没有使用 python 删除停用词答案

【问题标题】：Stop words are not being removed using python没有使用 python 删除停用词
【发布时间】：2020-05-25 03:18:54
【问题描述】：

我正在尝试从我拥有的标记列表中删除停用词。但是，似乎这些词没有被删除。会有什么问题？谢谢。

试过了：

Trans = []
    with open('data.txt', 'r') as myfile:
        file = myfile.read()
            #start readin from the start of the charecter
        myfile.seek(0)
        for row in myfile:
            split = row.split()
            Trans.append(split)
        myfile.close()


    stop_words = list(get_stop_words('en'))         
    nltk_words = list(stopwords.words('english')) 
    stop_words.extend(nltk_words)

    output = [w for w in Trans if not w in stop_words]


    Input: 

    [['Apparent',
      'magnitude',
      'is',
      'a',
      'measure',
      'of',
      'the',
      'brightness',
      'of',
      'a',
      'star',
      'or',
      'other']]

    output:

    It returns the same words as input.

【问题讨论】：

这可能与您输入的双括号有关。 Trans 的第一个也是唯一的元素是一个单词列表，因此列表理解中的条件通过了。

标签： python nlp stop-words

【解决方案1】：

我认为 Trans.append(split) 应该是 Trans.extend(split) 因为 split 返回一个列表。

【讨论】：

【解决方案2】：

为了提高可读性，创建一个函数。例如：

def drop_stopwords(row):
    stop_words = set(stopwords.words('en'))
    return [word for word in row if word not in stop_words and word not in list(string.punctuation)]

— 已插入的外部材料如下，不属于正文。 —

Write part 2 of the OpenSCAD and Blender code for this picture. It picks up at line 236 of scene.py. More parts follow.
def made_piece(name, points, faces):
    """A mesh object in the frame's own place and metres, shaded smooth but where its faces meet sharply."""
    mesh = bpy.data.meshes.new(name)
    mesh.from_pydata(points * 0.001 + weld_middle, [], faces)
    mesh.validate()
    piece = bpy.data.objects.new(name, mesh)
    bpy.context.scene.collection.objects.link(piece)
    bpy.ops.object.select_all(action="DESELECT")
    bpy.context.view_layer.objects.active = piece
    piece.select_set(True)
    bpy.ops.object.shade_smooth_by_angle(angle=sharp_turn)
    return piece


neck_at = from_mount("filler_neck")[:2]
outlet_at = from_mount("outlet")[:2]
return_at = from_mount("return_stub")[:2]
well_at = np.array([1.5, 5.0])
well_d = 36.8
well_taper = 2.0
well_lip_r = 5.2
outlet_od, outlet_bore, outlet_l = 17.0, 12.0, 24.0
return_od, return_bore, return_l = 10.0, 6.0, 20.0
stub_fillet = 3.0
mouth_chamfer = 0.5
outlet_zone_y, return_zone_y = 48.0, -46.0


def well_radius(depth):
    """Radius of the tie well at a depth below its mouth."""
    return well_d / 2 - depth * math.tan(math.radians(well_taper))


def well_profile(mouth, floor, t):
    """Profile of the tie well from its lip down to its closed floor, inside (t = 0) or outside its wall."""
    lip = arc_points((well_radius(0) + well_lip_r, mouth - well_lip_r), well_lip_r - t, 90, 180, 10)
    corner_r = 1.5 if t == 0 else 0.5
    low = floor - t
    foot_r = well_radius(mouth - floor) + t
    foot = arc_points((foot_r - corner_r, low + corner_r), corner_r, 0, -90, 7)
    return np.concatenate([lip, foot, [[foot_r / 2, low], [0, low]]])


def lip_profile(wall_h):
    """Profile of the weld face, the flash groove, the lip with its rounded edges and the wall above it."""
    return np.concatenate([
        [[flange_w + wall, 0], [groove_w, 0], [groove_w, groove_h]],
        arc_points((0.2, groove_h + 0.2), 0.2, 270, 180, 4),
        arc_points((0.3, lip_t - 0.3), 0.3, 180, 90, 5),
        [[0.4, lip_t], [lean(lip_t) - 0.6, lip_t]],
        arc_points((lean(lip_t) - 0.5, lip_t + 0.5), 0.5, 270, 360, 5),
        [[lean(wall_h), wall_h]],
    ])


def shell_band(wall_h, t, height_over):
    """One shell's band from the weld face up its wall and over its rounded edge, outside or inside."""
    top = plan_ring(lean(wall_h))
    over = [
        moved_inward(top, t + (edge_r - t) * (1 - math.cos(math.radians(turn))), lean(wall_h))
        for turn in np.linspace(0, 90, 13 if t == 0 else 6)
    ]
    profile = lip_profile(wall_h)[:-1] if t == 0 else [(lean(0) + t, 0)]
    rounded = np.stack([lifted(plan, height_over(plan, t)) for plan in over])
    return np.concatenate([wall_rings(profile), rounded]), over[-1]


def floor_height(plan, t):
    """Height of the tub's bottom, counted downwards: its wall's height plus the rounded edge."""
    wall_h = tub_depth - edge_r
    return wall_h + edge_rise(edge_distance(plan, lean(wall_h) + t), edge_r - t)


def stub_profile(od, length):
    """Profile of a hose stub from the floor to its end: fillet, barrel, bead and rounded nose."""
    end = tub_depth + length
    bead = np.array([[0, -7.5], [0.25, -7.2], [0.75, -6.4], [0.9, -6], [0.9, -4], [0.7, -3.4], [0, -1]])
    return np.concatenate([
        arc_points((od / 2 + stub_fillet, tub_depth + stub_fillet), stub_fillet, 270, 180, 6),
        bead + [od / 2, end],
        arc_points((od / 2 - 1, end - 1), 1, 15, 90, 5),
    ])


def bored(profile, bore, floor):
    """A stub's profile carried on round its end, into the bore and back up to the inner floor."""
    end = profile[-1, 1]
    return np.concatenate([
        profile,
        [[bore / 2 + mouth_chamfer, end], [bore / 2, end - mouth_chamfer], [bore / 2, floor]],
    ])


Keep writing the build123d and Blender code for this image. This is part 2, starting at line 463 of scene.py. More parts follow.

而with open() 不需要close() 并创建一个字符串（句子）列表并应用该函数。例如：

Trans = Trans.map(str).apply(drop_stopwords)

这将应用于每个句子... 可以为lemmitize等添加其他函数，这里有一个非常清晰的例子（代码）： https://github.com/SamLevinSE/job_recommender_with_NLP/blob/master/job_recommender_data_mining_JOBS.ipynb

【讨论】：

【解决方案3】：

由于输入包含列表列表，您需要遍历一次外部列表和内部列表元素，之后您可以获得正确的输出

output = [j for w in Trans for j in w if j not in stop_words]

【讨论】：